Return, exactly as written, every line from the first line of the data below through the line that contains "CASING, replaced), outside".

START

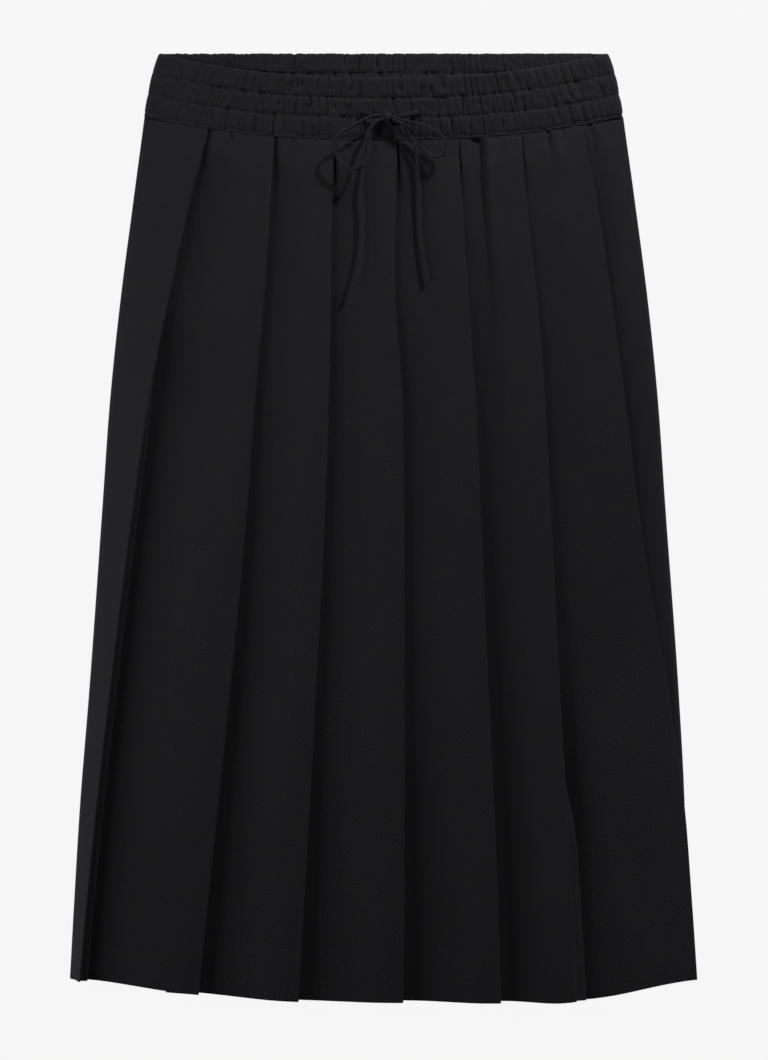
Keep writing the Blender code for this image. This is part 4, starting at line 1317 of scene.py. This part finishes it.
def band_piece(name, x, z, down, out, into, replaced):
    """Close a band's outside and inside, moved from its middle line by these distances."""
    outside, inside = moved_side(x, z, down, out), moved_side(x, z, down, -into)
    return cloth_piece(name, outside, inside, cloth_uv(x, z, down), CASING, replaced), outside


on_top = ease((band_z - BAND_WALL / 2 - TALL) / 1.0)
furrows = furrow_relief(band_x, BAND_T, band_flat, FRONT_FURROWS) * on_top
firmness = 0.6 + 0.4 * ease((band_x / band_flat + 1) / 0.7)
height = firmness * sewn_relief(band_x)
height = height + furrows * held_flat(band_x, BAND_T) + buttonhole_relief(band_x, BAND_T) * on_top
waistband_front, band_outside = band_piece(
    "waistband_front_cloth", band_x, band_z,
    band_drop + edge_ripple(band_x, band_flat, FRONT_FURROWS) * on_top,
    (BAND_WALL / 2 + height) * mouth_rounding() * border_roll(),
    (BAND_WALL / 2 + 0.3 * furrows) * mouth_rounding(),
    "waistband_front",
)

# %% [markdown]
# ## The back band
# The back band lies under the front one. Where the front edge sags, its inner side shows, ruched in
# the same way, so it is the same surface turned over: its outside here is the side that faces up.

# %% Back band
BACK_BAND_LINES = np.array([(0.0, 0.0, 177.0), (16.0, 0.0, 182.4), (31.8, 0.0, 185.6), (50.2, 0.0, 189.0)])
GAP = 0.3

back_half = band_value(BACK_BAND_LINES, 2) - BAND_WALL / 2 - TALL - BAND_TURN - GAP
back_band_x = back_half * np.linspace(-1, 1, BAND_COLUMNS)
back_band_z = np.full_like(back_band_x, BAND_WALL / 2)
back_furrows = furrow_relief(back_band_x, BAND_T, back_half, BACK_FURROWS)
back_height = sewn_relief(back_band_x) + 0.9 * back_furrows
waistband_back, _ = band_piece(
    "waistband_back_cloth", back_band_x, back_band_z,
    band_value(BACK_BAND_LINES, 0) + edge_ripple(back_band_x, back_half, BACK_FURROWS),
    (BAND_WALL / 2 + back_height) * mouth_rounding(),
    np.broadcast_to(BAND_WALL / 2 * mouth_rounding(), back_band_x.shape),
    "waistband_back",
)

# %% [markdown]
# ## Stitches
# Thread is what holds the casings, so each stitch is a real little capsule of thread, half sunk in
# its groove. One capsule is worked out once, and a row of them is an array product: every stitch's
# place and its three directions times the capsule's points. A shape that repeats hundreds of times
# stays at a few dozen faces.

# %% Stitches
STITCH_AROUND = 6
STITCH_RINGS = np.array([-1.0, -0.86, -0.45, 0.45, 0.86, 1.0])
STITCH_SWELL = np.array([0.25, 0.75, 1.0, 1.0, 0.75, 0.25])
UP = (0.0, 0.0, 1.0)


def capsule():
    """A stitch along its first axis: rings at shares of its half length, each a circle of its swell."""
    a = np.tile(np.linspace(0, 2 * np.pi, STITCH_AROUND, endpoint=False), len(STITCH_RINGS))
    x = np.repeat(STITCH_RINGS, STITCH_AROUND)
    swell = np.repeat(STITCH_SWELL, STITCH_AROUND)
    return x, swell * np.cos(a), swell * np.sin(a)


def stitches(name, middles, along, half_length, radius):
    """Capsules turned along their stitches: middle + x * along + y * side + z * up for each point."""
    along = unit(along)
    side = unit(np.cross(UP, along))
    up = np.cross(along, side)
    x, y, z = (v[None, :, None] for v in capsule())
    ring = radius * (y * side[:, None] + z * up[:, None])
    points = middles[:, None] + half_length * x * along[:, None] + ring
    each = len(STITCH_RINGS) * STITCH_AROUND
    faces = grid_faces(len(STITCH_RINGS), STITCH_AROUND, around=True)
    faces = (faces[None] + each * np.arange(len(middles))[:, None, None]).reshape(-1, 4)
    uv = np.tile(np.stack([y[0, :, 0], x[0, :, 0]], axis=-1) * 0.5, (len(middles), 1))
    close_ends(add_piece(name, points, faces, uv, THREAD_BLACK))


def read_row(row, run, at):
    """Points between those of a row, at these values of its run."""
    return np.stack([np.interp(at, run, row[:, k]) for k in range(3)], axis=-1)


def along_row(row, pitch, reach):
    """Places a pitch apart along one row of a grid, with the direction onwards, to this far from x = 0."""
    row = row[np.abs(row[:, 0]) < reach]
    run = run_along(row)
    at = np.arange(pitch / 2, run[-1], pitch)
    return read_row(row, run, at), read_row(row, run, at + 1.0) - read_row(row, run, at - 1.0)


print("faces of one stitch:", STITCH_AROUND * (len(STITCH_RINGS) - 1) + 2)

# %% [markdown]
# ## Rows of stitching on the band
# Each row runs along its sewn line on the band's outside, between the two nearest rows of its grid.
# The middle row stops at the buttonholes.

# %% Waistband stitching
STITCH_PITCH = 2.7
STITCH_HALF_LENGTH = 1.05
STITCH_RADIUS = 0.2
STITCH_LIFT = (0, 0, 0.05)
UNDERSIDE_COLUMNS = 12


def row_at(t):
    """The row of the band's outside at place t, between its two nearest rows."""
    i = int(np.searchsorted(BAND_ROWS, t)) - 1
    share = (t - BAND_ROWS[i]) / (BAND_ROWS[i + 1] - BAND_ROWS[i])
    return band_outside[i] * (1 - share) + band_outside[i + 1] * share


rows = []
for line in SEWN_LINES:
    where, ahead = along_row(row_at(line)[UNDERSIDE_COLUMNS:-UNDERSIDE_COLUMNS], STITCH_PITCH, 190.0)
    if line == 2.0:
        clear = np.all([np.abs(where[:, 0] - b[0]) > 2.2 for b in BUTTONHOLES], axis=0)
        where, ahead = where[clear], ahead[clear]
    rows.append((where, ahead))
middles, ahead = (np.concatenate([r[k] for r in rows]) for k in range(2))
stitches("waistband_stitching", middles + STITCH_LIFT, ahead, STITCH_HALF_LENGTH, STITCH_RADIUS)

# %% [markdown]
# ## Topstitching of the seam
# The seam between band and skirt is topstitched on the skirt's side, through all the layers of the
# pleats. The row follows what is on top, panel after panel, so its places are read from the panels'
# own columns at the level of the stitching.

# %% Seam topstitching
stitched_level = front_outside[int(np.argmin(np.abs(LEVEL_RUN - TOPSTITCH_DOWN)))]
left_part = stitched_level[: PANEL_FIRST[0]]
visible = [left_part[left_part[:, 2] > 5.0]]
visible += [stitched_level[PANEL_FIRST[k] : PANEL_FIRST[k] + len(PANEL_SHARES)] for k in range(1, 7)]
visible.append(stitched_level[PANEL_FIRST[7] : PANEL_FIRST[7] + 24])
seam_row = np.concatenate(visible)
seam_row = seam_row[np.argsort(seam_row[:, 0])]
where, ahead = along_row(seam_row, STITCH_PITCH, 186.0)
stitches("seam_topstitching", where + STITCH_LIFT, ahead, STITCH_HALF_LENGTH, STITCH_RADIUS)

# %% [markdown]
# ## Buttonholes
# Each buttonhole is a cut edged with close satin stitches: two columns of short bars across its
# lips and a longer bar at each end. They lie on the band's own surface, read from its grid.

# %% Buttonholes
SATIN_PITCH = 0.42
BAR_HALF_LENGTH = 0.78
BAR_RADIUS = 0.24
BAR_LIFT = (0, 0, 0.12)
LIP_MIDDLE = 1.15
BARS_AT_END = 8
CASING_HEIGHT = 16.5


def band_points(x, t):
    """Points of the front band's outside at places x across and t down."""
    points = []
    for one_x, one_t in zip(x, t):
        top = row_at(one_t)[18:-18]
        points.append(read_row(top, top[:, 0], one_x))
    return np.array(points)


bars, directions = [], []
for middle, start, end in BUTTONHOLES:
    t = np.linspace(start, end, round(CASING_HEIGHT * (end - start) / SATIN_PITCH))
    for side in (-1, 1):
        bars.append(band_points(np.full(len(t), middle + side * LIP_MIDDLE), t))
        directions.append(np.tile((1.0, 0.12 * side, 0.0), (len(t), 1)))
    for t_end in (start - 0.02, end + 0.02):
        across = np.linspace(middle - 1.5, middle + 1.5, BARS_AT_END)
        bars.append(band_points(across, np.full(BARS_AT_END, t_end)))
        directions.append(np.tile((0.0, 1.0, 0.0), (BARS_AT_END, 1)))
bars, directions = np.concatenate(bars), np.concatenate(directions)
stitches("buttonhole_stitching", bars + BAR_LIFT, directions, BAR_HALF_LENGTH, BAR_RADIUS)

# %% [markdown]
# ## The table
# The skirt lies on a plain pale table. It glows a little of its own, as a light table does, so that
# it stays evenly pale while the black cloth is lit for its own sake. A white table lit by the lamps
# would either be grey or throw so much light back that the folds lose their shadows.

# %% Table
TABLE_HALF = 14.0
TABLE_DOWN = -0.0002
TABLE_GREY = 0.02
TABLE_GLOW = 0.912
WHITE = (1.0, 1.0, 1.0, 1.0)

table_mesh = bpy.data.meshes.new("table")
corners = [(x * TABLE_HALF, y * TABLE_HALF, TABLE_DOWN) for x, y in ((-1, -1), (1, -1), (1, 1), (-1, 1))]
table_mesh.from_pydata(corners, [], [(0, 1, 2, 3)])
table = put_in_scene("table", table_mesh)
table_finish = bpy.data.materials.new("pale_table")
table_finish.use_nodes = True
feed(
    table_finish, table_finish.node_tree.nodes["Principled BSDF"],
    Base_Color=(TABLE_GREY, TABLE_GREY, TABLE_GREY, 1.0), Roughness=0.9, Specular_IOR_Level=0.0,
    Emission_Color=WHITE, Emission_Strength=TABLE_GLOW,
)
table_mesh.materials.append(table_finish)
print("table glow:", TABLE_GLOW)

# %% [markdown]
# ## The light
# Black cloth shows its form only by what grazes it. A small lamp low at the upper right draws the
# cord's shadows. Two long soft boxes at the sides light the folds, the left one much more, and a
# small card lifts the lower right. A pale room fills the rest.

# %% Lights
ROOM_STRENGTH = 0.045
LAMPS = (
    # name, where it stands, what it faces, its width and height, and its watts
    ("key_light", (0.56, 1.18, 0.48), (0.0, 0.2, 0.0), 0.11, 0.11, 13.8),
    ("left_strip", (-1.18, 0.16, 0.36), (0.0, 0.16, 0.0), 0.3, 1.6, 15.4),
    ("right_strip", (1.15, -0.05, 0.56), (0.0, -0.05, 0.0), 0.25, 1.6, 1.8),
    ("right_card", (0.48, -0.28, 0.20), (0.2, -0.28, 0.0), 0.12, 0.36, 0.26),
)


def area_light(name, stand, aim, width, height, watts):
    """An area lamp turned to face a point: tilted from straight down, then turned about z."""
    data = bpy.data.lights.new(name, "AREA")
    data.shape = "RECTANGLE"
    data.size, data.size_y = width, height
    data.energy = watts
    lamp = put_in_scene(name, data)
    lamp.location = stand
    direction = np.array(aim) - np.array(stand)
    turned = np.arctan2(direction[1], direction[0])
    tilted = np.arctan2(np.hypot(direction[0], direction[1]), -direction[2])
    lamp.rotation_euler = (tilted, 0.0, turned - np.pi / 2)


for lamp in LAMPS:
    area_light(*lamp)
world = bpy.data.worlds.new("pale_room")
world.use_nodes = True
feed(world, world.node_tree.nodes["Background"], WHITE, ROOM_STRENGTH)
bpy.context.scene.world = world
bpy.context.scene.view_settings.view_transform = "Standard"
print("lamps:", len(LAMPS))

END

▶ _Expected answer_:
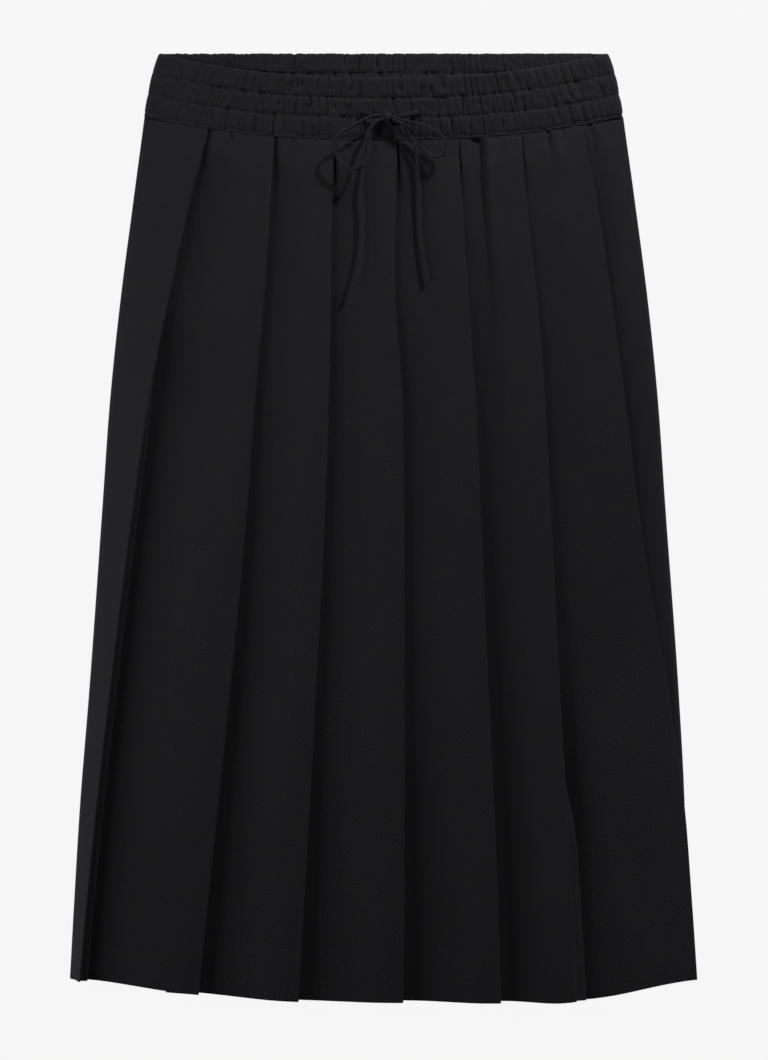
Keep writing the Blender code for this image. This is part 4, starting at line 1317 of scene.py. This part finishes it.
def band_piece(name, x, z, down, out, into, replaced):
    """Close a band's outside and inside, moved from its middle line by these distances."""
    outside, inside = moved_side(x, z, down, out), moved_side(x, z, down, -into)
    return cloth_piece(name, outside, inside, cloth_uv(x, z, down), CASING, replaced), outside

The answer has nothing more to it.